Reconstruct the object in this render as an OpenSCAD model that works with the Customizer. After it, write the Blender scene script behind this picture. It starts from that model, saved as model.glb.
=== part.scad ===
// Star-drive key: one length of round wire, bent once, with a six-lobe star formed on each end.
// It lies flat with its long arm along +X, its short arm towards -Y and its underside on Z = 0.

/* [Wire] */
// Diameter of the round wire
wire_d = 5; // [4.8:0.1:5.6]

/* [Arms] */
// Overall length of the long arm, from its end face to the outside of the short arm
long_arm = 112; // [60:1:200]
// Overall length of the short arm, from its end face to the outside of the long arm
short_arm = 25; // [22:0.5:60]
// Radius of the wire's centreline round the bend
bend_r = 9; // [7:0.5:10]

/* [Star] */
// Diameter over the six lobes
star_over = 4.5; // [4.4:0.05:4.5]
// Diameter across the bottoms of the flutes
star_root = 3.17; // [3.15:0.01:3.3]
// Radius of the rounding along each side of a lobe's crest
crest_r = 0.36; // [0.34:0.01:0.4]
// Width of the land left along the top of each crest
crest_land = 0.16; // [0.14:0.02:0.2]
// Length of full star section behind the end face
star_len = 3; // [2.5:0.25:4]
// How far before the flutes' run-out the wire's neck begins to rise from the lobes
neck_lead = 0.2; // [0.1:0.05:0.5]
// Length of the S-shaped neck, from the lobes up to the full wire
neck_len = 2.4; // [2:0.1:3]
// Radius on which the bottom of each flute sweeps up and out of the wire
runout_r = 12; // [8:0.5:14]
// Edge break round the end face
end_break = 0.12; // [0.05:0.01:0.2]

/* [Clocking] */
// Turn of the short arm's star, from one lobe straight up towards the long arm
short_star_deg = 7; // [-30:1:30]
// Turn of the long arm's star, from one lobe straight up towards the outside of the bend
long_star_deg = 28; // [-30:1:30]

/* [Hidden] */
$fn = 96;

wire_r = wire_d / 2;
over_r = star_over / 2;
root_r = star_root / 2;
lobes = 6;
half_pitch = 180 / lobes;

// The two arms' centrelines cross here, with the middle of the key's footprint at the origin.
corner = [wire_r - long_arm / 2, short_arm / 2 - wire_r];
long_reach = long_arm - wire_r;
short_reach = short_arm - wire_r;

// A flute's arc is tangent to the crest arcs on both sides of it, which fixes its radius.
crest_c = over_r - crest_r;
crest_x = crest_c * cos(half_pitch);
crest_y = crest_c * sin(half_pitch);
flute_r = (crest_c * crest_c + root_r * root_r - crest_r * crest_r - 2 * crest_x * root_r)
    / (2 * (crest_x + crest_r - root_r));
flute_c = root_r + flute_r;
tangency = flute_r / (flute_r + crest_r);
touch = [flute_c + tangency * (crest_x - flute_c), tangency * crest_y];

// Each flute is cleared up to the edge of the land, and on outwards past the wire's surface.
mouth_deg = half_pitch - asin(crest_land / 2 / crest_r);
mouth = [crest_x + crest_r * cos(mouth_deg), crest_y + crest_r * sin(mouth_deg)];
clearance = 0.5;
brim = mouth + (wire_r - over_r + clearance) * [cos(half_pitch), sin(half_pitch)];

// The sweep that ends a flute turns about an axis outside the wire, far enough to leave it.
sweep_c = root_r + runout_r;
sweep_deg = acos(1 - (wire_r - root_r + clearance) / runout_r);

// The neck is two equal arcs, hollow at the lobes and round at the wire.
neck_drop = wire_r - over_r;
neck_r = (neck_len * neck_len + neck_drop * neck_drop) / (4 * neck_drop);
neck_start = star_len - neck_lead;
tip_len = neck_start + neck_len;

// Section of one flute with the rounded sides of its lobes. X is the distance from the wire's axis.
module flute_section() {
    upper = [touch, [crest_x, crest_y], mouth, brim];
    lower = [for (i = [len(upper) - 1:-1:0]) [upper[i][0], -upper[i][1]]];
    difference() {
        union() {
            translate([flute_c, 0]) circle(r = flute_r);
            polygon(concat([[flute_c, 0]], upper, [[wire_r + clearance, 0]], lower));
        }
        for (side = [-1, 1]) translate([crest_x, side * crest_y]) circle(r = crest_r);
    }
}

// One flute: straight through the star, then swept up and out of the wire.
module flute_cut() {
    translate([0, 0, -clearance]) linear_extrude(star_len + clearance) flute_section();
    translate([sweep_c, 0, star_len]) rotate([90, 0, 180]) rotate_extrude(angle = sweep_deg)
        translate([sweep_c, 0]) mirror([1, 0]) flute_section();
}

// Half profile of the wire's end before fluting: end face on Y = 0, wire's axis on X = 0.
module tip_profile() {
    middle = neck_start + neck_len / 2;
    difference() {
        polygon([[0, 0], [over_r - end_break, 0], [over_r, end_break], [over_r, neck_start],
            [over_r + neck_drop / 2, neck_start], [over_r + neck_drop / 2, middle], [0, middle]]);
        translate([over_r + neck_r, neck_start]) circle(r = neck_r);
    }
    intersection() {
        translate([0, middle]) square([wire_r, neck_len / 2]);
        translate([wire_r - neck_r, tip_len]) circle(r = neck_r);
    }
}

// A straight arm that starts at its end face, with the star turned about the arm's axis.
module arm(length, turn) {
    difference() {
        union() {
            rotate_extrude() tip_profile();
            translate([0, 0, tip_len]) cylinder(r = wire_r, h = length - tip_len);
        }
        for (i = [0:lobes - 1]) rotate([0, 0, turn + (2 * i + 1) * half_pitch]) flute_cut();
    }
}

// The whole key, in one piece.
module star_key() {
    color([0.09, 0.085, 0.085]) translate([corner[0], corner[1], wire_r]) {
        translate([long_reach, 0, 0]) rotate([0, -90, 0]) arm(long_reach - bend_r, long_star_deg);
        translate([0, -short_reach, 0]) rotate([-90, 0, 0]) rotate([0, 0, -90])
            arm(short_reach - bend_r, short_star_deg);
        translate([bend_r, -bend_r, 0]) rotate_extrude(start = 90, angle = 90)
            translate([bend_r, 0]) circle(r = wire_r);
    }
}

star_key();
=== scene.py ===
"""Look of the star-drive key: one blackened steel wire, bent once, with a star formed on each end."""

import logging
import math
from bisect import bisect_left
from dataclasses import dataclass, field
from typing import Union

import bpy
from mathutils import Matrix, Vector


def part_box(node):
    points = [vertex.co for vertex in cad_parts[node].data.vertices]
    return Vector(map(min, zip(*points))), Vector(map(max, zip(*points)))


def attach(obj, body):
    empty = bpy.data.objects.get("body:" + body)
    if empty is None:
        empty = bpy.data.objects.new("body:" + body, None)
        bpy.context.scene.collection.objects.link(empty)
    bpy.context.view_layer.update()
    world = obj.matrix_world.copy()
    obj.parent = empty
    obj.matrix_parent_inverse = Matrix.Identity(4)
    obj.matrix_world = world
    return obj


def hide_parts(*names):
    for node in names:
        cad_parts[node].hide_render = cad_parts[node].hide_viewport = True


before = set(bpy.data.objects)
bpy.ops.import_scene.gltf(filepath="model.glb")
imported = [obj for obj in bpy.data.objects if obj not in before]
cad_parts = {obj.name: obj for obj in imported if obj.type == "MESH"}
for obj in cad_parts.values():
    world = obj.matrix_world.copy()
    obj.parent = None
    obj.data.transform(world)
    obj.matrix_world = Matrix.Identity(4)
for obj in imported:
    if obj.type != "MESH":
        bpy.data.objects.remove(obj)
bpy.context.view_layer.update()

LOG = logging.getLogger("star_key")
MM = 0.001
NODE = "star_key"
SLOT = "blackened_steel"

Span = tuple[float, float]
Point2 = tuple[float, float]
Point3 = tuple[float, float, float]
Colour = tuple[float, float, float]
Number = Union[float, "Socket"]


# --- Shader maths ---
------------
Aim: Between the line containing "in one piece." and the line containing "if empty is" lies the part to return. Return it exactly, counting both of those lines.

Result below:
// The whole key, in one piece.
module star_key() {
    color([0.09, 0.085, 0.085]) translate([corner[0], corner[1], wire_r]) {
        translate([long_reach, 0, 0]) rotate([0, -90, 0]) arm(long_reach - bend_r, long_star_deg);
        translate([0, -short_reach, 0]) rotate([-90, 0, 0]) rotate([0, 0, -90])
            arm(short_reach - bend_r, short_star_deg);
        translate([bend_r, -bend_r, 0]) rotate_extrude(start = 90, angle = 90)
            translate([bend_r, 0]) circle(r = wire_r);
    }
}

star_key();
=== scene.py ===
"""Look of the star-drive key: one blackened steel wire, bent once, with a star formed on each end."""

import logging
import math
from bisect import bisect_left
from dataclasses import dataclass, field
from typing import Union

import bpy
from mathutils import Matrix, Vector


def part_box(node):
    points = [vertex.co for vertex in cad_parts[node].data.vertices]
    return Vector(map(min, zip(*points))), Vector(map(max, zip(*points)))


def attach(obj, body):
    empty = bpy.data.objects.get("body:" + body)
    if empty is None:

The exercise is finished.